Moderniser les infrastructures portuaires
Le Grand Port Maritime de la Martinique doit poursuivre sa modernisation. Au-delà des quais et des zones de stockage, il doit disposer de plateformes de pré-assemblage pour les éoliennes flottantes, de grues de grande capacité adaptées aux mâts et pales de grande taille, et de zones de montage sécurisées.
La formation des équipes est tout aussi cruciale. Les techniciens, les ouvriers et les ingénieurs doivent bénéficier de formations spécifiques sur la maintenance des éoliennes offshore, les opérations de montage et les normes de sécurité maritime.
Appliquer les recommandations du Cerema
Le rapport du Cerema fournit une feuille de route claire pour réussir le développement de l’éolien en mer en Martinique. Ses recommandations s’organisent autour de quatre axes principaux :
- Mener des études techniques approfondies, notamment sur les zones de forte pente (500 à 1 000 mètres) pour l’éolien flottant, et renforcer les analyses sur les infrastructures portuaires.
- Institutionnaliser la concertation avec les acteurs locaux, notamment les pêcheurs, les associations environnementales et les collectivités, pour anticiper les conflits d’usage.
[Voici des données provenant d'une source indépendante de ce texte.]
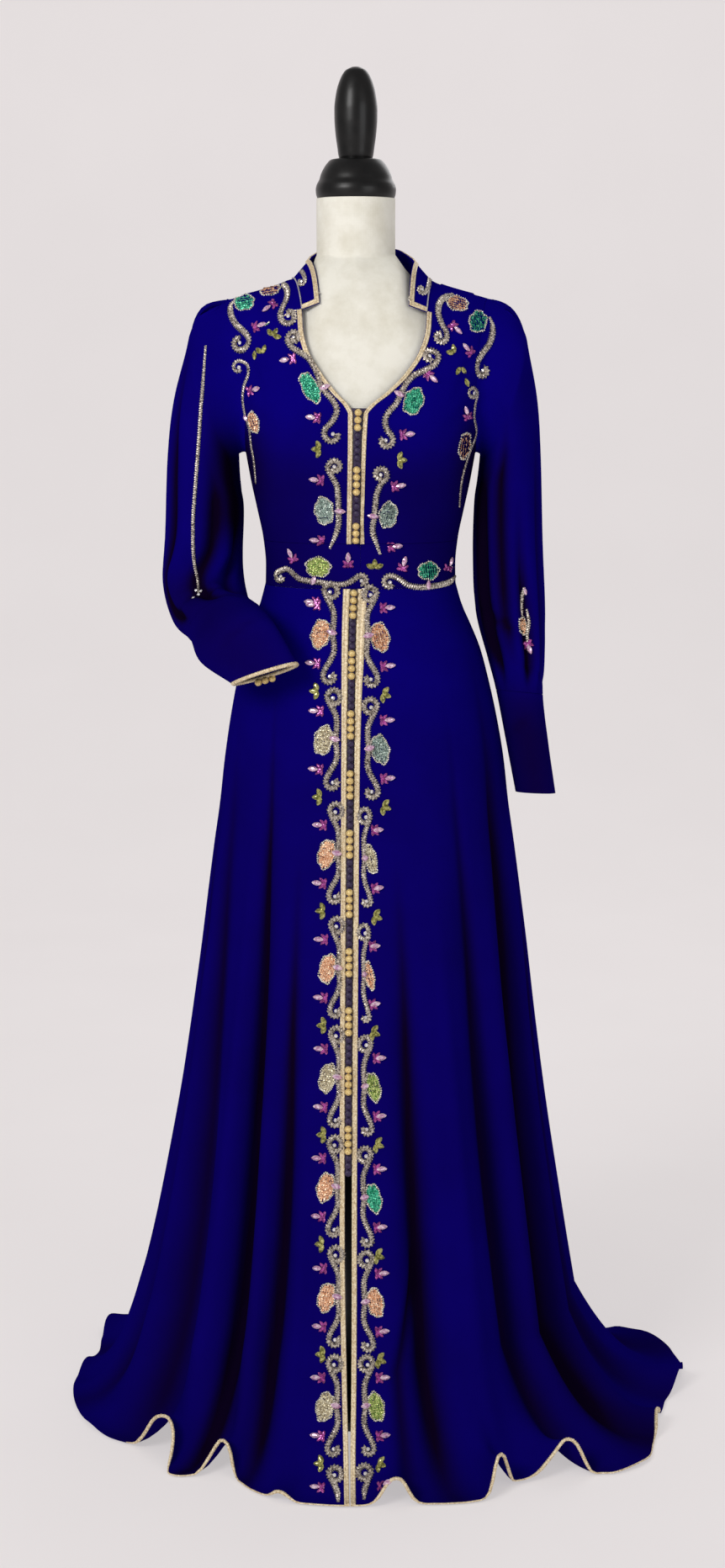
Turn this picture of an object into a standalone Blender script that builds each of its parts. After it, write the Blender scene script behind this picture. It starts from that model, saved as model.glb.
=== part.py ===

- Moderniser les infrastructures portuaires, avec une attention particulière pour le Grand Port Maritime de la Martinique, qui doit renforcer ses capacités de stockage, de pré-assemblage et de manutention.
- Collaborer avec EDF-SEI pour optimiser le raccordement électrique, en sécurisant les liaisons sous-marines et terrestres.
Ces recommandations doivent être intégrées dans une stratégie claire et pragmatique, assurant un développement durable et harmonieux de l’éolien en mer en Martinique.
Consulter ici le rapport d’étude de la CEREMA : ENERGIES RENOUVELABLES EN MER, LE POTENTIEL DE DEVELOPPEMENT DE LA MARTINIQUE – Juillet 2024
L’océan offre à la Martinique une promesse énergétique, mais entre potentiel et réalité, tout dépendra de la volonté des acteurs locaux. Planification, concertation et investissements seront les clés pour transformer ce vent en énergie.